I was happy to find that the file transferred at the nearly exact same speed no matter which cable was being used. In order to test the read/write speeds, I used two different pieces of software – Blackmagic Disk Speed Test and the AJA System Test. I ran both of these tests using the 13-inch 2016 MacBook Pro. I ran the AJA test three times – each time I used a different codec protocol – and the Blackmagic test once. After the tests were completed, I averaged the read and write speeds and came up with a result of 469.98 WRITE and 816.70 READ. This is far below the specs stated for the CFExpress card, which is 1700 MB/s READ and 1400 MB/s WRITE. It is possible that the read/write speed was slowed down while testing by the USB 3.1 Gen 2 connection between the reader and the computer.

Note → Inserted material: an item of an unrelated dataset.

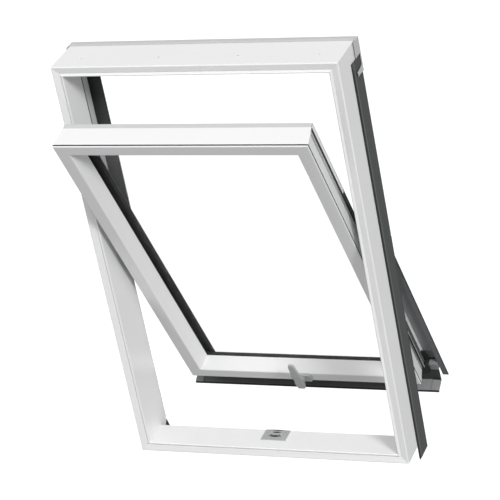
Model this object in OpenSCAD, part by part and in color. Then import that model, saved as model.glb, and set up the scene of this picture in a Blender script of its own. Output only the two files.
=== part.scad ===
// Centre-pivot roof window: a fixed plastic frame and a sash that turns in it.
// X runs across the window, +Y points out of the roof, +Z points up the slope.
// The origin is the middle of the sill's bottom face.
// In the frame's own space y is the depth behind the room face of the frame.
// In the sash's own space y is the depth behind the room face of the sash, and
// z is measured up the sash from its middle.

/* [Frame] */
// Width over the frame
frame_w = 780; // [550:1:1140]
// Height over the frame
frame_h = 1180; // [900:1:1600]
// Depth of the frame profile
frame_d = 124; // [110:1:150]
// Width of the frame profile, seen from the room
frame_face = 28; // [24:0.5:40]
// Outer wall of the plastic profiles
wall = 2.8; // [2:0.1:3.5]
// Radius of the rounded front edges
nose_r = 3; // [1:0.5:5]
// Distance of the decorative groove from the outer face
groove_a = 18.8; // [12:0.1:20]
// Drop of the front face at the groove
groove_drop = 2.7; // [1:0.1:4]
// Depth of the sill's flat inner face
sill_flat = 88; // [80:1:95]
// Depth at which the sill's slope ends
sill_back = 112; // [105:1:118]
// Height of the sill at its back
sill_low = 8; // [7:0.5:16]
// Step at the back of the sill's flat inner face
sill_step = 3; // [2:0.5:5]

/* [Sash] */
// Gap between sash and frame at each side
side_gap = 18.3; // [16:0.1:26]
// Mean gap between sash and frame at top and bottom
end_gap = 16.5; // [14:0.1:30]
// Set-back of the closed sash behind the frame's room face
set_back = 52.7; // [45:0.1:60]
// Drop of the closed sash below the frame's middle
sash_drop = 3; // [0:0.5:4]
// Depth of the sash profile
sash_d = 65; // [60:1:68]
// Width of the sash's flat room face
sash_face = 37; // [34:0.5:44]
// Distance of the glass lip from the sash's outer face
lip_a = 54.7; // [50:0.1:60]
// Depth of the glass lip
lip_d = 38; // [34:1:40]
// Distance of the glass rebate from the sash's outer face
rebate_a = 14; // [13:0.5:16]
// Inward taper of the sash's outer face at its back
taper = 8; // [5:0.5:10]

/* [Pivot] */
// Rise of the pivot above the frame's middle
pivot_rise = 9; // [0:1:20]
// Depth of the pivot behind the frame's room face
pivot_d = 150; // [149:0.5:156]
// Angle that the sash stands open at rest
open_angle = 25.5; // [0:0.5:90]
// Radius of the pivot pin
pin_r = 4; // [3:0.5:5]
// Radius of the hinge knuckles
knuckle_r = 8.5; // [7:0.5:10]
// Thickness of the hinge plate on the frame
hinge_t = 4; // [3:0.5:5]
// Half height of the hinge plates
hinge_half = 42; // [35:1:60]

/* [Glazing] */
// Thickness of one pane
pane_t = 4; // [3:0.5:6]
// Cavity between the panes
cavity = 16; // [12:1:16]
// Clearance between the panes' edge and the rebate
glass_gap = 4; // [3:0.5:6]
// Thickness of the glazing gaskets
gasket_t = 2.5; // [2:0.1:4]
// Width of the edge seal and the spacer together
edge_w = 18; // [14:1:22]

/* [Metal covers] */
// Sheet thickness of the covers
sheet = 1.2; // [0.8:0.1:1.5]
// Depth at which the frame's side cladding starts
clad_d = 82; // [70:1:95]
// Depth of the closed outer surface
outer_d = 147; // [146:0.5:148]
// Length of the cladding below the frame
drip = 43; // [20:1:60]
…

I have been very impressed with the overall performance of the CFExpress card and its reader. I really liked having the dual cards in my Canon 5D Mark IV and I’m really excited to have access to that again in the EOS R5. It does appear that in order to get the best out of this card, you will need to have up-to-date hardware/software at your disposal. Right now the CFExpress Card is $199 for 128GB. There is a smaller capacity available, but it’s still $109 for 64GB. There is also a 256GB and a 512GB card option with the 512GB being nearly $600 (at the time of publishing). Do I feel that it’s worth the investment? If you shoot a lot of photos and videos, then yes, it is worth it. You get a super-efficient card that transfers incredibly fast and having two cards working together helps with redundancy while you work. The only thing I would have liked to see included is an SD card slot on the card reader so that you wouldn’t have to carry multiple readers with you.